Standing by the Right Ideas—Ray Kroc’s Example at McDonald’s.

July 22nd, 2013
Jim Thomas

In Ayn Rand’s novel, The Fountainhead, published in 1943 and a modern classic, her character Kent Lansing, a real estate developer, speaks to his architect about integrity. His definition of integrity is one of the finest in the language:

 “And what, incidentally, do you think integrity is? The ability not to pick a watch from your neighbor’s pocket? No, it’s not as easy as that…Integrity is the ability to stand by an idea. That presumes the ability to speak.”

 I would amend Lansing’s definition by adding a single word. Hence, “Integrity is the ability to stand by the right idea.”

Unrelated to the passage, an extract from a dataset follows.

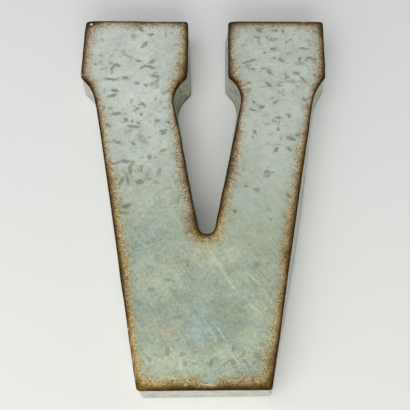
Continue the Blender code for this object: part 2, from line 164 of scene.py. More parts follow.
# Rust that creeps in from the edge, stretch by stretch round the outline.
# At each place: x, y, how far it reaches in, how orange it is and how speckled it is.
RUST = {
    "foot": (
        (-45, -151, 8.5, 1.0, 0.8), (-34, -152, 6.0, 0.85, 0.5), (-14, -152, 7.5, 0.65, 0.5),
        (4, -152, 3.5, 0.3, 0.4), (15, -152, 8.0, 0.5, 0.5), (34, -152, 7.5, 0.45, 0.35),
        (45, -151, 11.5, 0.6, 0.8),
    ),
    "right leg, outside": (
        (49, -136, 7.5, 0.5, 0.6), (53, -110, 5.0, 0.5, 0.4), (58, -86, 5.0, 0.5, 0.4),
        (66, -37, 7.0, 0.35, 0.4), (72, -6, 6.0, 0.4, 0.4), (78, 30, 6.0, 0.45, 0.4),
        (84, 62, 4.5, 0.3, 0.4), (88, 80, 3.0, 0.2, 0.4),
    ),
    "right serif, side": (
        (93, 90, 4.5, 0.1, 0.7), (98.5, 98, 9.0, 0.1, 1.0), (99.5, 110, 7.0, 0.15, 0.8),
        (99.5, 130, 5.0, 0.1, 0.4), (98, 151, 10.5, 0.0, 0.5),
    ),
    "right serif, top": (
        (86, 152.5, 6.0, 0.0, 0.2), (68, 152.5, 5.0, 0.0, 0.1), (36, 152.5, 6.0, 0.0, 0.1),
        (20, 152, 12.5, 0.0, 0.3),
    ),
    "right serif, inner side": (
        (20, 138, 4.0, 0.0, 0.3), (20, 124, 4.0, 0.0, 0.4), (20, 104, 6.5, 0.3, 0.5),
        (23, 94, 6.5, 0.3, 0.6), (28, 83, 4.0, 0.1, 0.5),
    ),
    "right leg, inside": (
        (28, 70, 3.5, 0.2, 0.5), (22, 38, 6.0, 0.25, 0.6), (18, 18, 7.5, 0.2, 0.7),
        (12, -14, 6.0, 0.45, 0.6), (9, -31, 3.5, 0.7, 0.7),
    ),
    "crotch": ((3, -39, 6.0, 0.2, 0.5), (-4, -34, 9.5, 0.1, 0.5)),
    "left leg, inside": (
        (-8.5, -12, 5.5, 0.0, 0.7), (-13, 12, 6.5, 0.25, 0.8), (-17, 33, 4.5, 0.25, 0.8),
        (-20, 50, 4.5, 0.3, 0.9), (-24, 76, 3.0, 0.1, 0.7),
    ),
    "left serif, inner side": (
        (-18, 93, 6.5, 0.3, 0.6), (-14, 102, 10.5, 0.25, 0.3), (-13.5, 118, 6.0, 0.45, 0.3),
        (-13.5, 138, 6.0, 0.45, 0.45), (-14, 150, 7.0, 0.2, 0.4),
    ),
    "left serif, top": (
        (-28, 152.5, 4.0, 0.1, 0.1), (-55, 152.5, 6.0, 0.1, 0.1), (-79, 152.5, 4.0, 0.2, 0.1),
        (-98, 151, 15.5, 0.1, 1.1),
    ),
    "left serif, side": (
        (-99.5, 141, 5.5, 0.1, 0.4), (-99.5, 124, 5.5, 0.3, 0.1), (-99.5, 108, 6.0, 0.5, 0.1),
        (-96, 93, 6.0, 0.3, 0.2),
    ),
    "left leg, outside": (
        (-88, 79, 4.5, 0.1, 0.3), (-83, 55, 5.0, 0.7, 0.4), (-79, 34, 3.5, 0.5, 0.4),
        (-73, 0, 6.5, 0.65, 0.5), (-67, -35, 5.0, 0.7, 0.8), (-61, -70, 6.0, 0.7, 0.9),
        (-57, -92, 4.0, 0.7, 0.5), (-53, -114, 4.0, 1.0, 0.4), (-49, -138, 3.5, 1.0, 0.5),
    ),
}
RUST_REACH = 6.0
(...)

 Ray Kroc of McDonald’s Corporation, in rock-solid fashion, demonstrated what standing by the right ideas means in business life, and elsewhere. He was largely responsible for building it into the world’s leading fast food company.  

 In 1954 Kroc was 52, married, living in Chicago with his third wife, Joan, and traveling the country as a milkshake equipment salesman. His business afforded an inside look at the operations of fast food restaurants and short order diners, and Kroc was always the astute observer. He also confessed to having consumed a great deal of fast food. As the years passed, he formulated an unshakable belief that the three essentials of a successful dining experience were Quality, Service, and Cleanliness. He labeled his credo the QSC

 As chief executive of McDonalds, QSC became Ray Kroc’s guiding standard. Throughout the organization he preached and practiced it wherever he went. No one could cite an instance of his veering from it, compromising it, or failing to enforce it. (He was often seen cleaning the bathrooms when visiting a store.)  McDonald employees trusted their chief explicitly because he lived what he believed, and stood by what he said, so others would know too. The big yellow arches sprouting all over the nation were proof Kroc’s ideas were sacrosanct.

 Kroc’s performance with integrity painted a timely and timeless message.  Integrity enforces purpose. It generates commitment.  It strengthens standards at all levels, encourages adherence to values, and magnifies the firm–the brand–products and services. In the immortal words of Bill Rosenberg, founder of Dunkin’ Doughnuts,”With integrity you deliver as promised, when promised, in the manner promised.”